• [Aim of the task] Gather every line holding the string "update".

start

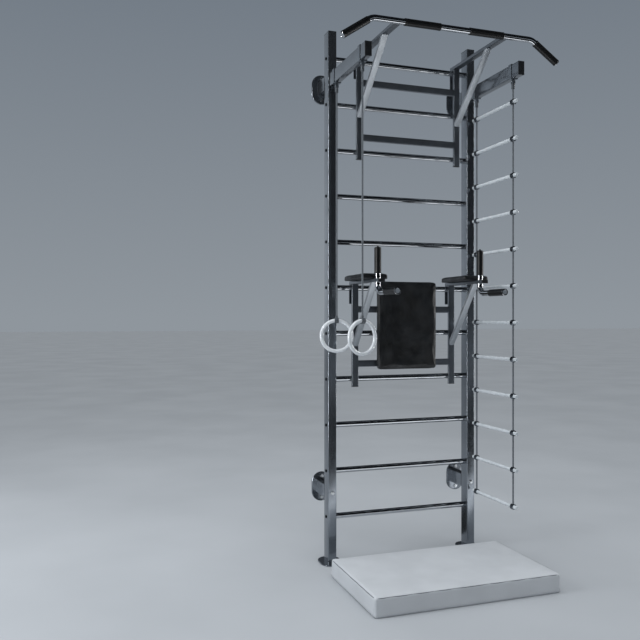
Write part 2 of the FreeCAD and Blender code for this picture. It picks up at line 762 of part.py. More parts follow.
def build():
    os.makedirs("parts", exist_ok=True)
    for side in SIDES:
        save(side + "_post", post(side))
        save(side + "_beam", beam(side))
        save(side + "_beam_straps", *[strap(side, end) for end in ENDS])
        for level, z in bracket_heights.items():
            save(level + "_" + side + "_bracket", bracket(side, z))
    save("post_caps", *[post_cap(side) for side in SIDES])
    save("foot_plates", *[foot_plate(side) for side in SIDES])
    save("beam_caps", *[beam_cap(side) for side in SIDES])
    for number, z in enumerate(rung_heights, 1):
        save("rung_%02d" % number, rung(z))
    save("rung_bolts", *rung_bolts())
    save("wall_screws", *wall_screws())
    save("bracket_bolts", *bracket_bolts())

    pull_x = [unit_x(pullup_offset, pullup_spacing, side) for side in SIDES]
    save("pullup_uprights", *[upright(x, pullup_foot, seat_height(pullup_rung_z)) for x in pull_x])
    save("pullup_crossbars", *[crossbar(pullup_offset, pullup_spacing, z) for z in pullup_crossbars])
    save("pullup_hooks", *[hook(x, pullup_rung_z) for x in pull_x])
    save("pullup_arms", *[pullup_arm(side) for side in SIDES])
    save("pullup_braces", *[brace(x, pullup_brace_width, pullup_brace_foot, pullup_brace_reach, pullup_arm_z)
                            for x in pull_x])
    save("pullup_bar", pullup_bar())
    save("pullup_grips", *pullup_grips())
    save("pullup_end_plugs", *pullup_plugs())

    dip_x = [unit_x(dip_offset, dip_spacing, side) for side in SIDES]
    save("dip_uprights", *[upright(x, dip_foot, seat_height(dip_rung_z)) for x in dip_x])
    save("dip_crossbars", *[crossbar(dip_offset, dip_spacing, z) for z in dip_crossbars])
    save("dip_hooks", *[hook(x, dip_rung_z) for x in dip_x])
    save("dip_arms", *[dip_arm(side) for side in SIDES])
    save("dip_braces", *[brace(x, dip_brace_width, dip_brace_foot, dip_brace_reach, dip_arm_z) for x in dip_x])
    for side in SIDES:
        save(side + "_handle", handle(side))
        save(side + "_elbow_pad", elbow_pad(side))
    save("dip_grips", *dip_grips())
    save("dip_end_plugs", *dip_plugs())
    save("backrest_board", backrest_board())
    save("backrest_pad", backrest_pad())

    ring_x = -post_x
    for end in ENDS:
        y = hang_y[end]
        save(end + "_ring_fittings", rope_clevis(ring_x, y), ring_clasp(ring_x, y, ring_turn[end]))
        save(end + "_ring_rope", rod(rope_diameter, V(ring_x, y, ring_top + clasp_outer), V(ring_x, y, rope_top)))
        save(end + "_ring", ring(ring_x, y, ring_turn[end]))

    heights = ladder_heights()
    save("ladder_hangers", *[rope_clevis(post_x, y) for y in hang_y.values()])
    for end in ENDS:
        foot = V(post_x, hang_y[end], heights[-1] - ladder_collar / 2)
        save("ladder_" + end + "_rope", rod(rope_diameter, foot, V(post_x, hang_y[end], rope_top)))
    save("ladder_rungs", *[ladder_rung_bar(post_x, z) for z in heights])
    save("ladder_collars", *[ladder_collar_ring(post_x, y, z) for z in heights for y in hang_y.values()])
    save("mat", mat())


build()
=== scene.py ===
# %% [markdown]
# # Wall bars with a pull-up unit, a dip unit, rings, a rope ladder and a mat
# The steel work, the mechanism and the main sizes come from a CAD frame. This notebook gives the frame
# its looks: rolled tube corners, chrome that mirrors the room, ribbed rubber grips, braided ropes,
# padded leatherette and a vinyl mat. The first cell loads the frame and keeps its box, because
# nothing here may grow past it.

# %% Load the frame
import math

import bmesh
import bpy
import numpy as np
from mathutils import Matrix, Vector


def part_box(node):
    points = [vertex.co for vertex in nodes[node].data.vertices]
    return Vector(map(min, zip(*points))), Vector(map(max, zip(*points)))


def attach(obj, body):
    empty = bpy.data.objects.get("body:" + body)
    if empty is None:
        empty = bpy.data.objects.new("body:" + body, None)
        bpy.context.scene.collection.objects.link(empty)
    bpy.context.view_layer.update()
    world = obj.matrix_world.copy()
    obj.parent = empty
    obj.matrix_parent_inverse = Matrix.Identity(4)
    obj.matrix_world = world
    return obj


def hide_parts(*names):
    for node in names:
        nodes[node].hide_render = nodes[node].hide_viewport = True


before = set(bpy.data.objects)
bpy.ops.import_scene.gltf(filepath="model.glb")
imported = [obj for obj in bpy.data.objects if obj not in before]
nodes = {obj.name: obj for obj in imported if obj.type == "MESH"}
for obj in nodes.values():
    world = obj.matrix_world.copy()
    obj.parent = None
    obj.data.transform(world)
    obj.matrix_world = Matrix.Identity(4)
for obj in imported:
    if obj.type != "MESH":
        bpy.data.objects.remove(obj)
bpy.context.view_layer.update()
MM = 0.001

# %% [markdown]
# ## Camera
# The viewer stands a little to the left and about 3.3 m in front, with the lens at chest height and
# held level, so that the posts stay upright in the view. A level camera needs almost no shift.

# %% Camera
CAMERA_PLACE = (-1.5069, -3.3256, 1.1218)
CAMERA_TURN = -18.97          # degrees about the vertical; it looks along +Y at zero
camera_data = bpy.data.cameras.new("camera")
camera_data.sensor_width = 36.0
camera_data.lens = 41.55
camera_data.shift_y = -0.0034
camera = bpy.data.objects.new("camera", camera_data)
camera.location = CAMERA_PLACE
camera.rotation_euler = (math.radians(90), 0, math.radians(CAMERA_TURN))
bpy.context.scene.collection.objects.link(camera)
bpy.context.scene.camera = camera
print("camera at", CAMERA_PLACE)

# %% [markdown]
# ## Helpers for materials
# Colours are written as they look on a screen (sRGB hex) and have to be made linear for the shader.
# One helper adds a node: it takes the node's settings, and its inputs as values or as links.
# A second one starts a material, with every constant set straight on the shader's own sockets.

# %% Material helpers
def linear(code):
    """sRGB hex to linear RGBA: c / 12.92 below 0.04045, else ((c + 0.055) / 1.055) to the power 2.4."""
    c = np.array([int(code[i:i + 2], 16) for i in (1, 3, 5)]) / 255
    rgb = np.where(c <= 0.04045, c / 12.92, ((c + 0.055) / 1.055) ** 2.4)
    return (*[float(v) for v in rgb], 1.0)


def add(tree, kind, settings=None, inputs=None):
    """Adds one node; an input that is a socket is linked, and any other input is a value."""
    node = tree.nodes.new(kind)
    for key, value in (settings or {}).items():
        setattr(node, key, value)
    for key, value in (inputs or {}).items():
        if isinstance(value, bpy.types.NodeSocket):
            tree.links.new(value, node.inputs[key])
        else:
            node.inputs[key].default_value = value
    return node


def start_material(name, **constants):
    """A new material with its shader's constants: the material, tree, shader and Object coordinates."""
    material = bpy.data.materials.new(name)
    material.use_nodes = True
    tree = material.node_tree
    shader = tree.nodes["Principled BSDF"]
    for key, value in constants.items():
        shader.inputs[key.replace("_", " ")].default_value = value
    place = add(tree, "ShaderNodeTexCoord").outputs["Object"]
    return material, tree, shader, place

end

• [Answer to this problem]
    bpy.context.view_layer.update()
bpy.context.view_layer.update()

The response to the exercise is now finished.